The deciding factor here is mostly about if the methods you used to get looking the way you do: diet pills no, compulsive exercise and rigorous diet yes. The main problem is this hit and miss attitude of pretty much everyone involved in the media shitstorm.
Why, oh why, are they targeting such a bland, obvious ineffectual little website as a cause of all the problems that are ongoing with the young girls these days? As if it has had any lasting impact, whatsoever? The fact that it can be accessed by girls “as young as nine” is almost as irrelevant. Is nine how old you have to be to click a mouse? I can think of much worse things that can be accessed by nine year olds. Miss Bimbo doesn’t even come close.
Even putting the internet to one side for a moment, the idea that in order to be attractive you have to conform to the image dispersed by the media is hardly a new one.
When you sign up, it says that the idea weight is 127lbs and that the ideal height is a “slinky 5′ 6″. If you’re not this, you may feel a little dejected for about half a second. Realistically, it doesn’t cut to the core half as much as the completely inescapable torrent of magazine covers, actresses, models, and so on. A silly cartoon of a ‘bimbo’ doesn’t really measure up. The fact that you can give her a boobjob has little or nothing to do with it.
No matter where you turn, inevitably, you’re confronted with images of the way you should look. Demonising a silly website isn’t going to stop humanity’s vanity. Nor should we try. The bandwagon of the slim, clear-skinned and tall as an ideal is unstoppable, and besides, you’d only end up stigmatising another image of society. How on earth can you justify all the column inches and airtime devoted to this topic when you consider ‘The Swan’. Why not censor the beloved ‘America’s Next Top Model’? What about the fanciful size 0s of ‘The OC’? How about burning Heat magazine in a big fiery ball? (I, for one, would in be first in line.) The list is endless; there’s no escape.
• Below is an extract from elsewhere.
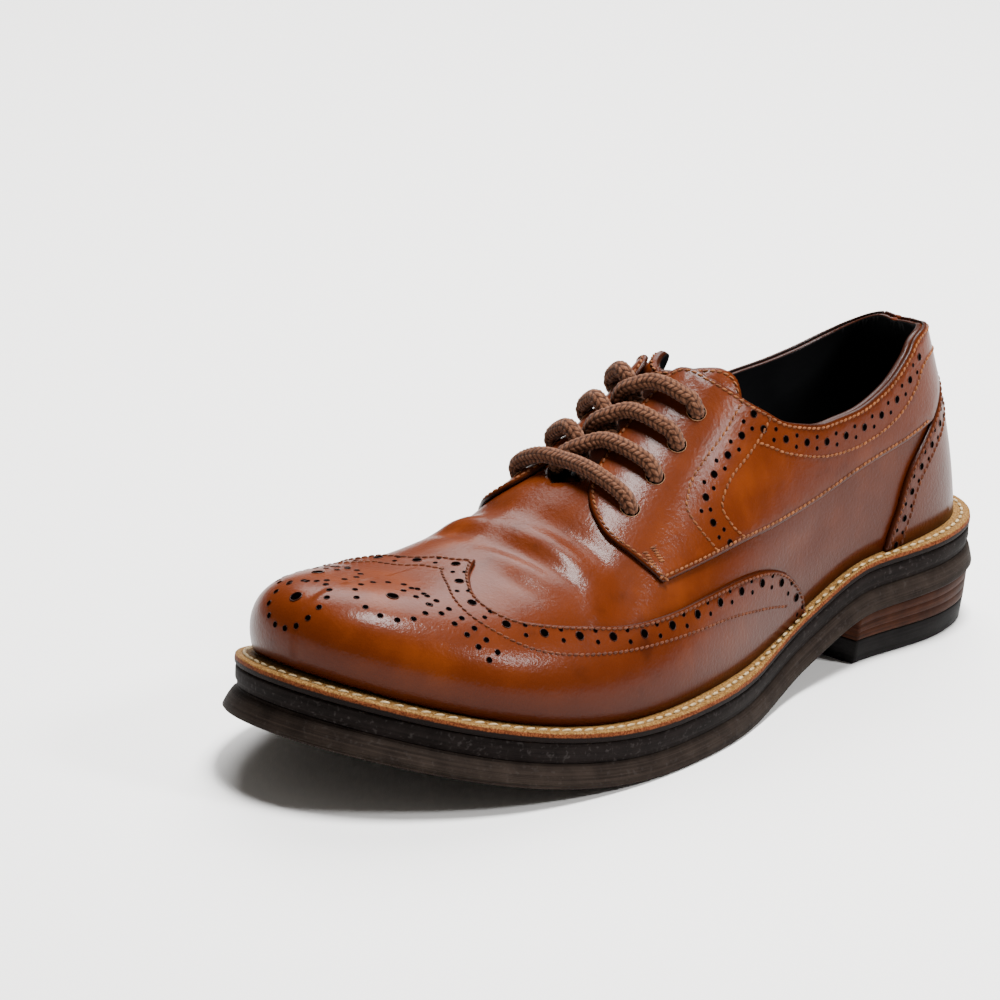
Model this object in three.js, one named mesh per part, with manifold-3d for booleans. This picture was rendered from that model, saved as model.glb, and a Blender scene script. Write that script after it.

So what’s there to be done? If girls as young as “nine to sixteen” are the ones at risk from this website, what about a little reassurance from parents that this is all a bit of fun and not to be taken seriously. And to be fair, if Miss Bimbo is going to have your pre-teen begging you for boob-job money, there was probably something wrong to begin with.
Sadly, and perhaps most damningly, the main issue at hand here is the vulnerability of girls to these ideas. The out-cry over this website was tremendous, mostly because deep down inside, everyone knows that as a gender, somehow it’s gotten to this. Aside from a lucky few, virtually no woman is safe from the aggressive neurosis of self-doubt and body issues caused by the Western world’s obsession with beauty. Miss Bimbo is just another brick in that wall.